De voltijdsbonus wordt genoemd als oplossing voor het tekort. Wie fulltime gaat werken, krijgt beter betaald. Een financiële prikkel zou mensen kunnen verleiden, maar het kan simpelweg niet. Gelijk werk moet gelijk betaald, en een fulltimer een hoger uurloon geven, houdt vast geen stand als iemand dat bij de rechter laat toetsen.

Los daarvan is het de vraag of leraren langer willen werken. De deeltijdbaan heeft soms te maken met zorgtaken, maar is vaak ook een zelfgekozen oplossing voor de hoge werkdruk.
Misschien willen de ouderen dan de gaten in de formatie van de school opvullen. Wel met pensioen, maar na het behalen van de aow-leeftijd nog een deeltijdbaan. Slechts een kleine groep wil dat, en opnieuw scoort het primair onderwijs het slechtst.

Overstappen

En willen mensen misschien van onderwijssector wisselen? Na jaren in het mbo werken, een kleutergroep of juist op een hogeschool? Eén op de zes wil dat best, maar die cijfers liggen per sector heel verschillend. Hbo’ers zijn het meest honkvast: slechts 10 procent wil de overstap maken. In het primair onderwijs ligt dat twee keer zo hoog. Oftewel: één op de vijf denkt erover om de sector te verlaten. Het piekt na ongeveer tien jaar werken in het basisonderwijs, dan wil meer dan één op de vier de sector verlaten.

Van de groep die graag overstapt, gaat een derde het liefst naar het voortgezet onderwijs of wil als zzp’er aan de slag, ook een begeleidingsdienst wordt genoemd. Omgekeerd is vanuit de andere sectoren juist weinig behoefte om in het basis- of speciaal onderwijs te gaan werken. Niet zo vreemd, want dat is door de lagere salarissen daar financieel een flinke stap terug.

De overstap van po naar po is bijvoorbeeld van bao naar so, en van hbo naar hbo naar een andere studierichting binnen een hogeschool

Zorgenkind

Salaris en werkdruk zijn volgens de deelnemers aan de enquête soms een belemmering. Maar vooral een dure studie die nodig is om de juiste bevoegdheid te halen in een andere sector, schrikt leraren af. ‘Ik kan van mijn salaris de opleiding die erbij hoort niet betalen.’ Aarzeling is er ook om een vaste baan in te ruilen voor een tijdelijk contract bij de start van een carrière in een andere sector. ‘Een vaste aanstelling kwijtraken is een groot risico’, schrijft een van de potentiële overstappers daarover.

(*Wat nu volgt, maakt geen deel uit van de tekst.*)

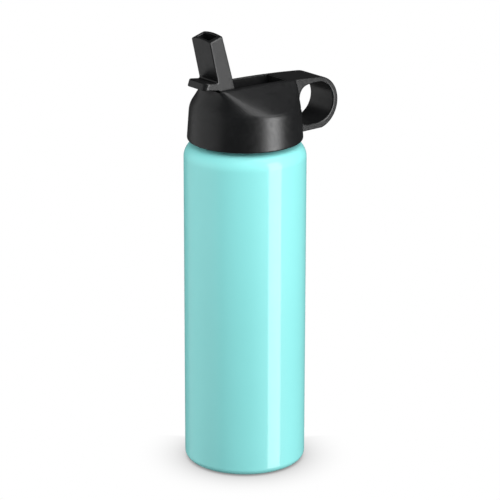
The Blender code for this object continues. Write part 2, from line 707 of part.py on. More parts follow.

Kijken we naar alle loopbaanopties, dan blijft het primair onderwijs het grootste zorgenkind. In die sector willen de minste deeltijders meer uren werken en is een volmondig ja bij doorwerken na de aow-gerechtigde leeftijd het laagst. Daarbovenop komt dat van de ervaren 35-plussers meer dan een kwart de sector uit wil, terwijl de overstap naar het po maar mondjesmaat voorkomt. En dat allemaal terwijl het lerarentekort daar nu al het grootste is.